▶ Data excerpts:
— Start —
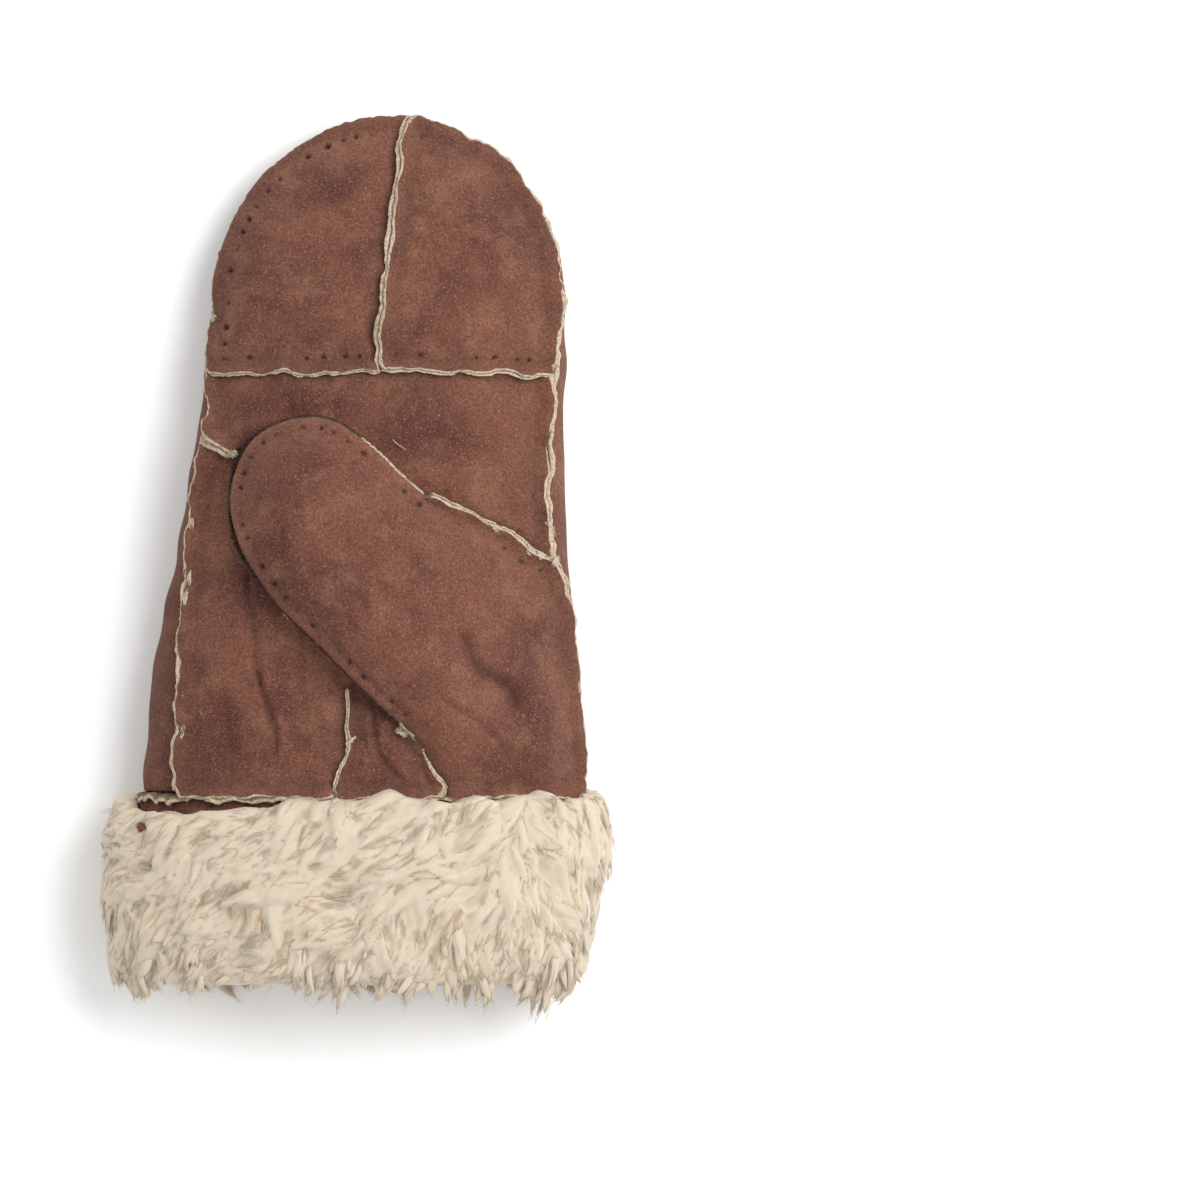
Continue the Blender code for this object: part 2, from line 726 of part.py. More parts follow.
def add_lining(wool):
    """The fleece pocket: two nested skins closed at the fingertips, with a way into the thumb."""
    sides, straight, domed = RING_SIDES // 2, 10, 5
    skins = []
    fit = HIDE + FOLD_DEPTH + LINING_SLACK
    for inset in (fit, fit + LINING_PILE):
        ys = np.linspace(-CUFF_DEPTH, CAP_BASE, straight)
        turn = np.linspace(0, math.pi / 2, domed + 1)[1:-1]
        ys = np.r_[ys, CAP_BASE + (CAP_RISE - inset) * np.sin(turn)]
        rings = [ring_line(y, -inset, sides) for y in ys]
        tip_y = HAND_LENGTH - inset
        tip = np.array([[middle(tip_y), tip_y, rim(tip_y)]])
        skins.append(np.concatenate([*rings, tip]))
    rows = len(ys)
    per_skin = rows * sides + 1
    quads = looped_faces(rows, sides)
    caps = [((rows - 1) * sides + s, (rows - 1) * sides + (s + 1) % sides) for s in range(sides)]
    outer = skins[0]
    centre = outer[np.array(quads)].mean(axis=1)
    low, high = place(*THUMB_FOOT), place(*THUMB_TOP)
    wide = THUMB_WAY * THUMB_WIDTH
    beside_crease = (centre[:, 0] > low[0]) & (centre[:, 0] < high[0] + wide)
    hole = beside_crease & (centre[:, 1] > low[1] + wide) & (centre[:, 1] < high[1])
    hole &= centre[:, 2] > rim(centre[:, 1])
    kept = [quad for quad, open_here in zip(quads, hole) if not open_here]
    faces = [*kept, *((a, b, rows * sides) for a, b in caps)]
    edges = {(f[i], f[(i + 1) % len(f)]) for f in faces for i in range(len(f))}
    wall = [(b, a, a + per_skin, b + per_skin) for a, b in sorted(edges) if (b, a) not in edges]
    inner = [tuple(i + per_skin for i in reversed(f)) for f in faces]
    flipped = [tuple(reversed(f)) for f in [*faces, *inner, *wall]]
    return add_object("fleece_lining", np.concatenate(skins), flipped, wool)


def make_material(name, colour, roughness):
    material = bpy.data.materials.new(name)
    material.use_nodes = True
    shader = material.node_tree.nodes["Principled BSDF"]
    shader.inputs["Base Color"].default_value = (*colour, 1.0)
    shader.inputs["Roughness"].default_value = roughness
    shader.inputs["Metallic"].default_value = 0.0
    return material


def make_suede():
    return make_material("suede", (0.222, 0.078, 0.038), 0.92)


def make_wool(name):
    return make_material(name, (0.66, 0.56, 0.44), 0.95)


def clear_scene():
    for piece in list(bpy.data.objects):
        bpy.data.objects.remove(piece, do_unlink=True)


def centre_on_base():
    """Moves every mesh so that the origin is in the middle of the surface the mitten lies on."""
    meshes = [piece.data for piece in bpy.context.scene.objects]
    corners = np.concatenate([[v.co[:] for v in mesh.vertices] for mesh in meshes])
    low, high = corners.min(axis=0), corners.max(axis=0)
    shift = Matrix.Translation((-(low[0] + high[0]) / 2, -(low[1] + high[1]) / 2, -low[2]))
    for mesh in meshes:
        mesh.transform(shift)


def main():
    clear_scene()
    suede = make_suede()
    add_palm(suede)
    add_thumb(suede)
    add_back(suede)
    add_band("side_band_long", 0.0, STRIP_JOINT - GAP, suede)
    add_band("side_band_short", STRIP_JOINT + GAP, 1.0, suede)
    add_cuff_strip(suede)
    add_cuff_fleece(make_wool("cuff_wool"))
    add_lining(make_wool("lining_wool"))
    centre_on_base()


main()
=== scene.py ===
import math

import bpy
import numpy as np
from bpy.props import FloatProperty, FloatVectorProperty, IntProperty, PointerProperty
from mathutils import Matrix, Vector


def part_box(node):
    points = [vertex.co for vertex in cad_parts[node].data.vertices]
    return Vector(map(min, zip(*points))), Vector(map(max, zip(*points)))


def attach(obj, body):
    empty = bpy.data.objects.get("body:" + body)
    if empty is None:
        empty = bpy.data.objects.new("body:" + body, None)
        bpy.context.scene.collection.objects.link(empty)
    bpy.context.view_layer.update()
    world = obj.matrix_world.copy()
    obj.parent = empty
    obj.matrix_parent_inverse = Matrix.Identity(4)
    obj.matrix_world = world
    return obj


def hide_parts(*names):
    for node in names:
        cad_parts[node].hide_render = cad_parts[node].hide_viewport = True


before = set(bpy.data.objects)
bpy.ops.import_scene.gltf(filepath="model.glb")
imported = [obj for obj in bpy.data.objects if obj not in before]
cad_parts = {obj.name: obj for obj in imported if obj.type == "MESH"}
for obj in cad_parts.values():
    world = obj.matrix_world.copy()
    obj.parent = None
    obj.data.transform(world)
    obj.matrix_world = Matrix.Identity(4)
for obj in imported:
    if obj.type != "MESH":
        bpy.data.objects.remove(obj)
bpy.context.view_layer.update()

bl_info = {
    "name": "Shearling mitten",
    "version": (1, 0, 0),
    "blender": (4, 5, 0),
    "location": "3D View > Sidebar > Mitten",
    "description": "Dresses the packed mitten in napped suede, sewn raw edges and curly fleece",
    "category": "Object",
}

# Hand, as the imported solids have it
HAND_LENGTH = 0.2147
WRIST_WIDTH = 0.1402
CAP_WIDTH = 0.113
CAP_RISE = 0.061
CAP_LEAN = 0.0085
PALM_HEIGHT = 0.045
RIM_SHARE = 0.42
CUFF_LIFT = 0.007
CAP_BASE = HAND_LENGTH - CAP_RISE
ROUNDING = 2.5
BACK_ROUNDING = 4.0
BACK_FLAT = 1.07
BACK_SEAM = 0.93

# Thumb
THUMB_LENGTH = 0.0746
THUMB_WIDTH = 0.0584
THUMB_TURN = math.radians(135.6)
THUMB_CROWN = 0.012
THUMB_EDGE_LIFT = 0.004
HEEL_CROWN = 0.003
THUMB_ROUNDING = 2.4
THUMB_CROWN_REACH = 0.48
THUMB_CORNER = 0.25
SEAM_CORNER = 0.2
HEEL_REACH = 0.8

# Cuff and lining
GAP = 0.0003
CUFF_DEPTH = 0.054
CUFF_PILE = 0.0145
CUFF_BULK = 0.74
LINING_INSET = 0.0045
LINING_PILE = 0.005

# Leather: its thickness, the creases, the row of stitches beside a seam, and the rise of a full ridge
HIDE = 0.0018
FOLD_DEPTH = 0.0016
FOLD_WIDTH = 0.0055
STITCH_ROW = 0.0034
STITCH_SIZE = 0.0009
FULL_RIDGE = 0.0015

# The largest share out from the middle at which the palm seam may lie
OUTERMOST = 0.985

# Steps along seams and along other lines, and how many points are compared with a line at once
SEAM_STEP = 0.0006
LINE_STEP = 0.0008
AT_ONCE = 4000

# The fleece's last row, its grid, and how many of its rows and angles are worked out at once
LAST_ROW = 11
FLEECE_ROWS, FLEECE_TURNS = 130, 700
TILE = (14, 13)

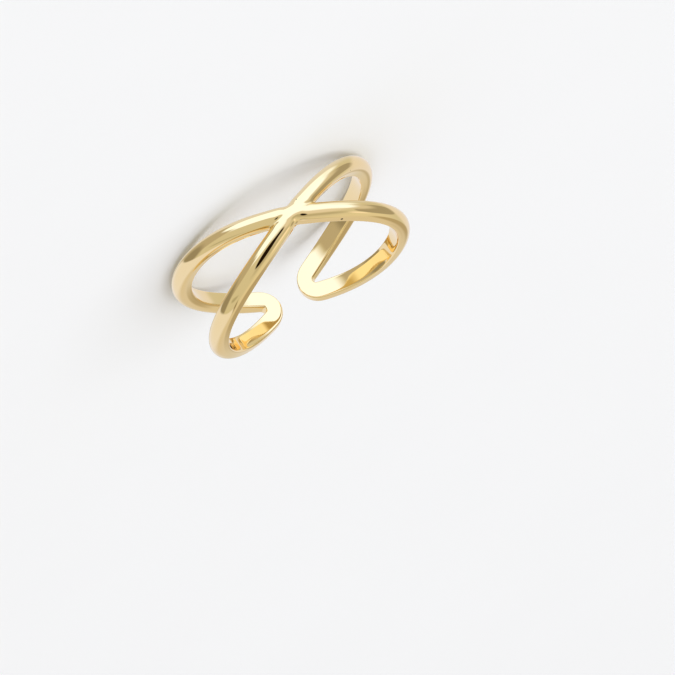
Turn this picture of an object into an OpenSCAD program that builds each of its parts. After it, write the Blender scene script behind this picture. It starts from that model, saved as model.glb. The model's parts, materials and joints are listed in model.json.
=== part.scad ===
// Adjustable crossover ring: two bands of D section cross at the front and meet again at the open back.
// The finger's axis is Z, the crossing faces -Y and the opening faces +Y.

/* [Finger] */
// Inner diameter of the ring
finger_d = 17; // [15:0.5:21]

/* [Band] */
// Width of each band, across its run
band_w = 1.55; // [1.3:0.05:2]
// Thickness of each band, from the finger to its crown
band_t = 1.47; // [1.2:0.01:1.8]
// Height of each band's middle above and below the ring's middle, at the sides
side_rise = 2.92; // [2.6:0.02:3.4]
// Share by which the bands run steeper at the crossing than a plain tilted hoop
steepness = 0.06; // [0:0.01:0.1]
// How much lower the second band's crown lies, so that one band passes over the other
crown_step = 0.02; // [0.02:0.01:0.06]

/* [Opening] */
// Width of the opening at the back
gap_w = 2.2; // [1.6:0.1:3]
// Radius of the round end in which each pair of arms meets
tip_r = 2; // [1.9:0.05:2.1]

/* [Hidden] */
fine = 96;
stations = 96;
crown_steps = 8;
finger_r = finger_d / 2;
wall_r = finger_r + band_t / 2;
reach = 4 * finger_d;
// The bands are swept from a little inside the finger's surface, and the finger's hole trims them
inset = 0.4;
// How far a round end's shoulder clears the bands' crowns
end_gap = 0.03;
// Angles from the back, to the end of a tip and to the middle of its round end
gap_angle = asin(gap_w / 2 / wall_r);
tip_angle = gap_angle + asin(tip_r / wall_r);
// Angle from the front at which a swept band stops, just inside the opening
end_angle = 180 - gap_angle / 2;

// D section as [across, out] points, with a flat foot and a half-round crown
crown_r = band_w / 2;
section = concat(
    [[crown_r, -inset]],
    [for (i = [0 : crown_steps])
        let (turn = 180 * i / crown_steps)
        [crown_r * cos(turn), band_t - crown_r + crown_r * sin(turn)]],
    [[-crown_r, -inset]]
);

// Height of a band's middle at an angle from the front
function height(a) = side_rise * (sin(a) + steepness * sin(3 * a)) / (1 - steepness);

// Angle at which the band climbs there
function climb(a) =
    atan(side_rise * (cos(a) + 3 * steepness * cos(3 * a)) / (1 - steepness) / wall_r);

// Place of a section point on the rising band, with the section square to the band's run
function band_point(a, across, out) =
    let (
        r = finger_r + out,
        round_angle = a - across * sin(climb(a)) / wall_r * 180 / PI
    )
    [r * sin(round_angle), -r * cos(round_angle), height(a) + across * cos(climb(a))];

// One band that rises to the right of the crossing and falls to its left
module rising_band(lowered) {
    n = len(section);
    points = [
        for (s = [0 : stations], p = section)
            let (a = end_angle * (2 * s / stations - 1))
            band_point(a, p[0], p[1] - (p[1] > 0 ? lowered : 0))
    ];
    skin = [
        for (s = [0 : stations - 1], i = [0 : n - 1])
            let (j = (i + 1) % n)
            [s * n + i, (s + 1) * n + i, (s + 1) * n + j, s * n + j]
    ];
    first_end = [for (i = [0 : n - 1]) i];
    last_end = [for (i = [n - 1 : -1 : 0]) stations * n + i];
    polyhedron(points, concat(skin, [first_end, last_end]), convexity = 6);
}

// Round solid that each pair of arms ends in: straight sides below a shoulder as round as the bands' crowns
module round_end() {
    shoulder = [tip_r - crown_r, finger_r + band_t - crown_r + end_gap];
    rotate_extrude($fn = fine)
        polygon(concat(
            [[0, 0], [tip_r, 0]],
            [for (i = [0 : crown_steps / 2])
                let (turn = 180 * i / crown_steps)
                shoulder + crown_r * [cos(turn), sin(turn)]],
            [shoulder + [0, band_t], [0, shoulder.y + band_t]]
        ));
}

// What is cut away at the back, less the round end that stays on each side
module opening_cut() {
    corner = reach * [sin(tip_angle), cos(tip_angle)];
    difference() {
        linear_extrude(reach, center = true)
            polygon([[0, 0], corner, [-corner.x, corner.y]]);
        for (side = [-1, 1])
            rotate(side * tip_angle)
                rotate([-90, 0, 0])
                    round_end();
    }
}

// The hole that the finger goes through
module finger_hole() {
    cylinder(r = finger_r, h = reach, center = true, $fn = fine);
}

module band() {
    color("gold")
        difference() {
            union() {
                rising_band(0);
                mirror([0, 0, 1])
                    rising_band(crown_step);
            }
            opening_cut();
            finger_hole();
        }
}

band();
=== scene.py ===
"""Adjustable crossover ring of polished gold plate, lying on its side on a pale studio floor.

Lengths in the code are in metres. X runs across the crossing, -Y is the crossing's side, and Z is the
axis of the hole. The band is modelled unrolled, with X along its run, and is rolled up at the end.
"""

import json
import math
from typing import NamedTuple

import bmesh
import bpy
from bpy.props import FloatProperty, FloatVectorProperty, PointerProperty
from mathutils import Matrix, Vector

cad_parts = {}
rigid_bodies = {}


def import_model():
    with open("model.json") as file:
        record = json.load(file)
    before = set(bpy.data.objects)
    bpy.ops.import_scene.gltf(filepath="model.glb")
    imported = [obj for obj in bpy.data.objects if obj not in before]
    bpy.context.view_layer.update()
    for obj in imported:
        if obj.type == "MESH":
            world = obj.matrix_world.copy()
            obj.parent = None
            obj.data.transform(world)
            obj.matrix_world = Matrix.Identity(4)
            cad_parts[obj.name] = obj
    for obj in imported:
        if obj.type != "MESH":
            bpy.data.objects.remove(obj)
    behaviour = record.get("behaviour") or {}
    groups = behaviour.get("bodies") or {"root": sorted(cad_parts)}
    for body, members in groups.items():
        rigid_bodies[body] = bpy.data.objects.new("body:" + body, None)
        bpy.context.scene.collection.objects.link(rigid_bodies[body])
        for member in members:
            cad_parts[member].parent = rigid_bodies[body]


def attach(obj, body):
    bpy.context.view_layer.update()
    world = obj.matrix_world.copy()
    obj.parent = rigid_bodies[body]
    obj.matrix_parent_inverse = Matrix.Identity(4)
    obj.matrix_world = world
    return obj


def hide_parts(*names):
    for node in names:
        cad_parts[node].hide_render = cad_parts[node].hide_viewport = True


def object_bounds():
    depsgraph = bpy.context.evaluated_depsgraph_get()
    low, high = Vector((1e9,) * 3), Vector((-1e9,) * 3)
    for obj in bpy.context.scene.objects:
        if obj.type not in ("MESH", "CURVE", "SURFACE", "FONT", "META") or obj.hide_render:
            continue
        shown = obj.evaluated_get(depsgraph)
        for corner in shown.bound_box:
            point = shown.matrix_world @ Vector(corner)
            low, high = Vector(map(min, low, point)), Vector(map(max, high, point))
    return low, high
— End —
▶ What you will do: All lines in the listing above from the line containing "add_palm(suede)" to the line containing "points = [vertex.co", inclusive, should be retyped exactly; no other lines should appear.

▶ Output for this task:
    add_palm(suede)
    add_thumb(suede)
    add_back(suede)
    add_band("side_band_long", 0.0, STRIP_JOINT - GAP, suede)
    add_band("side_band_short", STRIP_JOINT + GAP, 1.0, suede)
    add_cuff_strip(suede)
    add_cuff_fleece(make_wool("cuff_wool"))
    add_lining(make_wool("lining_wool"))
    centre_on_base()


main()
=== scene.py ===
import math

import bpy
import numpy as np
from bpy.props import FloatProperty, FloatVectorProperty, IntProperty, PointerProperty
from mathutils import Matrix, Vector


def part_box(node):
    points = [vertex.co for vertex in cad_parts[node].data.vertices]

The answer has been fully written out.